**Recorded data:**
============

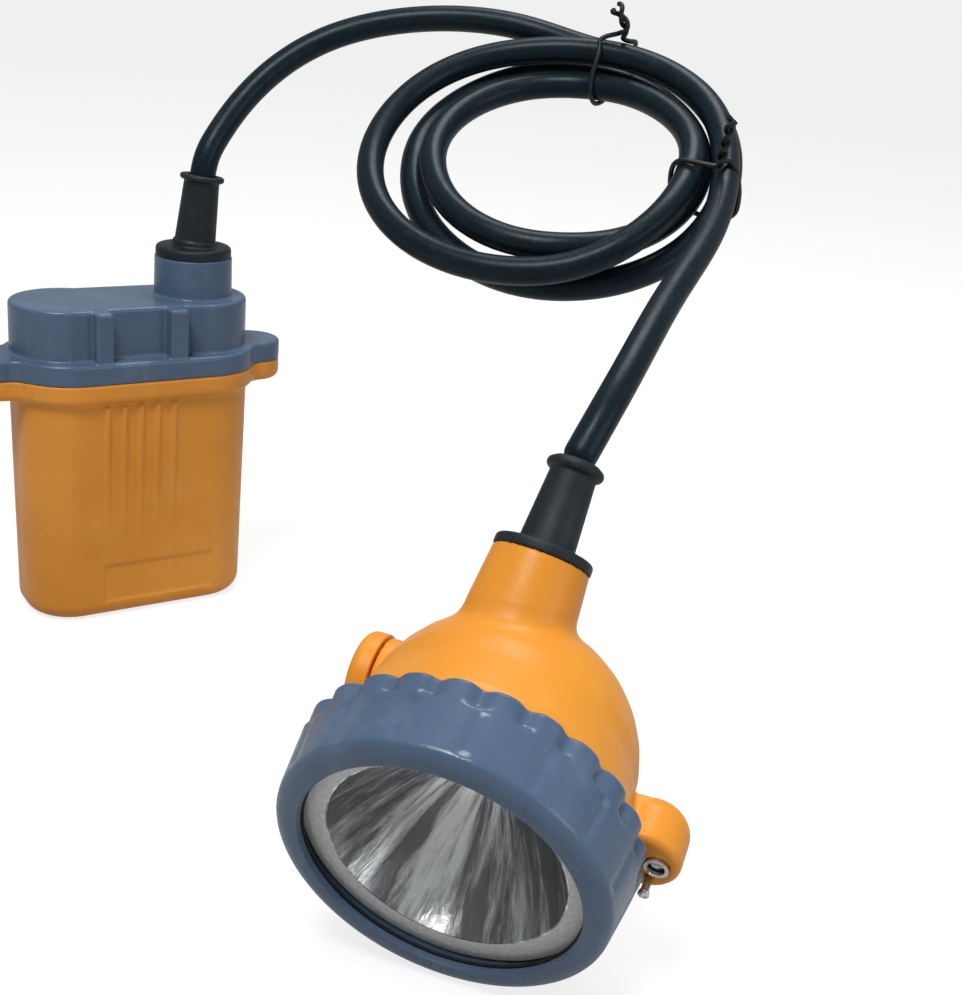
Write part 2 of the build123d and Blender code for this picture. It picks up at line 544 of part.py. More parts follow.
def head_leads():
    leads = []
    start = neck_frame().location * Location((0, 0, -15.2))
    for side in (-1, 1):
        point = start.position + Vector(side * 1.6, 0, 0)
        leads.append(solid_of(wire([tuple(point), (side * 2.4, 9.5, -50.0), (side * 4.5, 4.6, -42.7)], 0.8)))
    return leads


def switch_body():
    body = Pos(-20.6, 0, KNOB_Z) * Rot(0, 90, 0) * Cylinder(6.0, 7.0)
    body -= Pos(-22, 0, KNOB_Z) * Rot(0, 90, 0) * Cylinder(KNOB_SHAFT_RADIUS + KNOB_CLEARANCE, 8)
    return body


def switch_knob():
    length = KNOB_OUTER - KNOB_INNER
    knob = Cylinder(KNOB_RADIUS, length)
    knob = fillet(knob.edges().sort_by(Axis.Z)[-1], 2.4)
    knob -= Pos(0, 0, length / 2 - KNOB_SLOT / 2) * Box(3.0, 15.0, KNOB_SLOT)
    knob -= Pos(0, 0, -length / 2) * Cylinder(KNOB_SHAFT_RADIUS + 0.02, 2 * 3.5)
    return Pos(-(KNOB_INNER + KNOB_OUTER) / 2, 0, KNOB_Z) * Rot(0, -90, 0) * knob


def knob_shaft():
    inner_end, outer_end = 18.5, KNOB_INNER + 3.3
    return Pos(-(inner_end + outer_end) / 2, 0, KNOB_Z) * Rot(0, 90, 0) * Cylinder(
        KNOB_SHAFT_RADIUS, outer_end - inner_end)


def socket_sleeve():
    return tube(SOCKET_RADIUS, SOCKET_MOUTH, LUG_FRONT - 9.5, LUG_FRONT + 0.5, (SOCKET_X, SOCKET_Y))


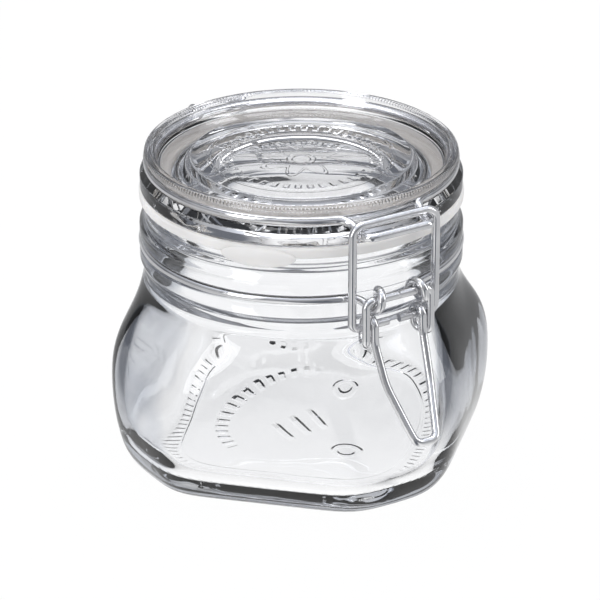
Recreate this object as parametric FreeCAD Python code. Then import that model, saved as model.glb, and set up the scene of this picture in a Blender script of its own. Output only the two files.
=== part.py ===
"""Clip-top storage jar: a squarish glass jar with a glass lid, a rubber ring and a wire closure.

Millimetres, +Z up, origin at the middle of the foot. The closure is at the front, on -Y, and
the lid's wire hinge is behind, on +Y. Each piece of the jar is one solid in parts/.
"""
import FreeCAD, Part
import math
import os

from FreeCAD import Vector

# ---- driving sizes -------------------------------------------------------------------------
# glass body, half sizes measured from the axis
foot_flat = 44.2        # middle to a side, at the foot
foot_corner = 50.8      # middle to a cut corner, at the foot
heel_flat = 48.6
heel_corner = 53.9
flank_flat = 51.2
flank_corner = 55.8
belly_flat = 53.5
belly_corner = 57.3
shoulder_flat = 51.8
shoulder_corner = 55.2
heel_height = 3.2
flank_height = 9.5
belly_height = 28.0
shoulder_drop = 18.0    # from the waist down to the shoulder
waist_height = 60.0     # where the round neck grows out of the square body
waist_radius = 47.2
root_swell = 1.5        # root of the neck over the waist, in radius
corner_bend = 15.0      # radius between a side and a cut corner
side_bow = 0.7
wall = 4.2
floor = 6.0
floor_bend = 3.0        # height over which the inside's floor turns up
punt_radius = 34.0
punt_depth = 1.4

# neck, above the waist
neck_height = 21.7      # waist to the top of the lip
neck_radius = 48.3      # both beads of the neck
lip_radius = 47.3
mouth_radius = 39.5
bore_radius = 42.7
bead_rise = 3.4         # waist to the neck's first bead
lip_height = 5.2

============

**Exercise details:** Every record above must be duplicated exactly.

**Final result:**
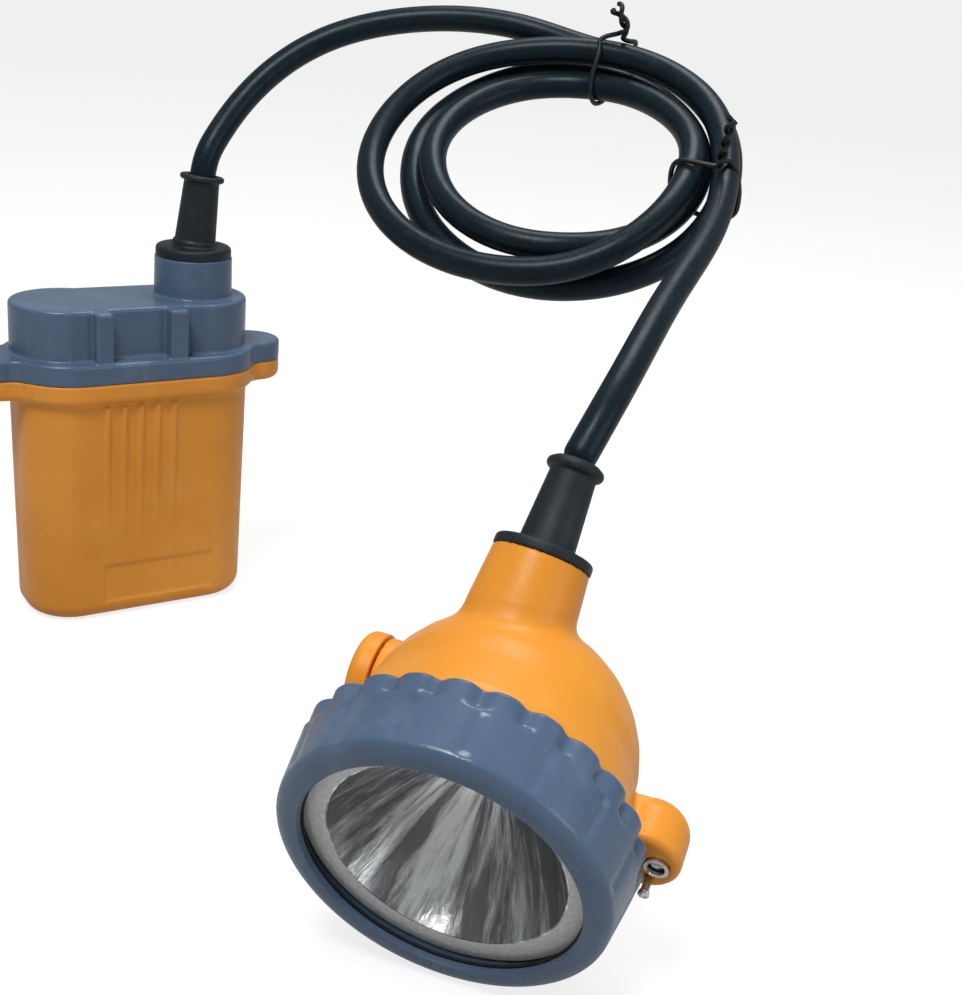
Write part 2 of the build123d and Blender code for this picture. It picks up at line 544 of part.py. More parts follow.
def head_leads():
    leads = []
    start = neck_frame().location * Location((0, 0, -15.2))
    for side in (-1, 1):
        point = start.position + Vector(side * 1.6, 0, 0)
        leads.append(solid_of(wire([tuple(point), (side * 2.4, 9.5, -50.0), (side * 4.5, 4.6, -42.7)], 0.8)))
    return leads


def switch_body():
    body = Pos(-20.6, 0, KNOB_Z) * Rot(0, 90, 0) * Cylinder(6.0, 7.0)
    body -= Pos(-22, 0, KNOB_Z) * Rot(0, 90, 0) * Cylinder(KNOB_SHAFT_RADIUS + KNOB_CLEARANCE, 8)
    return body


def switch_knob():
    length = KNOB_OUTER - KNOB_INNER
    knob = Cylinder(KNOB_RADIUS, length)
    knob = fillet(knob.edges().sort_by(Axis.Z)[-1], 2.4)
    knob -= Pos(0, 0, length / 2 - KNOB_SLOT / 2) * Box(3.0, 15.0, KNOB_SLOT)
    knob -= Pos(0, 0, -length / 2) * Cylinder(KNOB_SHAFT_RADIUS + 0.02, 2 * 3.5)
    return Pos(-(KNOB_INNER + KNOB_OUTER) / 2, 0, KNOB_Z) * Rot(0, -90, 0) * knob


def knob_shaft():
    inner_end, outer_end = 18.5, KNOB_INNER + 3.3
    return Pos(-(inner_end + outer_end) / 2, 0, KNOB_Z) * Rot(0, 90, 0) * Cylinder(
        KNOB_SHAFT_RADIUS, outer_end - inner_end)


def socket_sleeve():
    return tube(SOCKET_RADIUS, SOCKET_MOUTH, LUG_FRONT - 9.5, LUG_FRONT + 0.5, (SOCKET_X, SOCKET_Y))


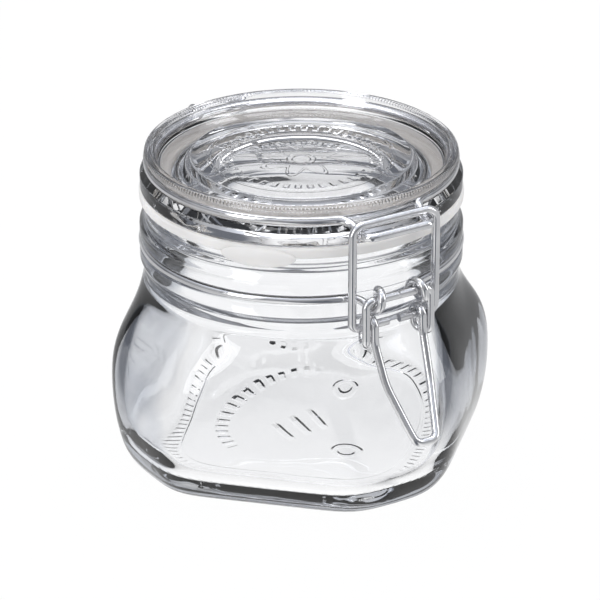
Recreate this object as parametric FreeCAD Python code. Then import that model, saved as model.glb, and set up the scene of this picture in a Blender script of its own. Output only the two files.
=== part.py ===
"""Clip-top storage jar: a squarish glass jar with a glass lid, a rubber ring and a wire closure.

Millimetres, +Z up, origin at the middle of the foot. The closure is at the front, on -Y, and
the lid's wire hinge is behind, on +Y. Each piece of the jar is one solid in parts/.
"""
import FreeCAD, Part
import math
import os

from FreeCAD import Vector

# ---- driving sizes -------------------------------------------------------------------------
# glass body, half sizes measured from the axis
foot_flat = 44.2        # middle to a side, at the foot
foot_corner = 50.8      # middle to a cut corner, at the foot
heel_flat = 48.6
heel_corner = 53.9
flank_flat = 51.2
flank_corner = 55.8
belly_flat = 53.5
belly_corner = 57.3
shoulder_flat = 51.8
shoulder_corner = 55.2
heel_height = 3.2
flank_height = 9.5
belly_height = 28.0
shoulder_drop = 18.0    # from the waist down to the shoulder
waist_height = 60.0     # where the round neck grows out of the square body
waist_radius = 47.2
root_swell = 1.5        # root of the neck over the waist, in radius
corner_bend = 15.0      # radius between a side and a cut corner
side_bow = 0.7
wall = 4.2
floor = 6.0
floor_bend = 3.0        # height over which the inside's floor turns up
punt_radius = 34.0
punt_depth = 1.4

# neck, above the waist
neck_height = 21.7      # waist to the top of the lip
neck_radius = 48.3      # both beads of the neck
lip_radius = 47.3
mouth_radius = 39.5
bore_radius = 42.7
bead_rise = 3.4         # waist to the neck's first bead
lip_height = 5.2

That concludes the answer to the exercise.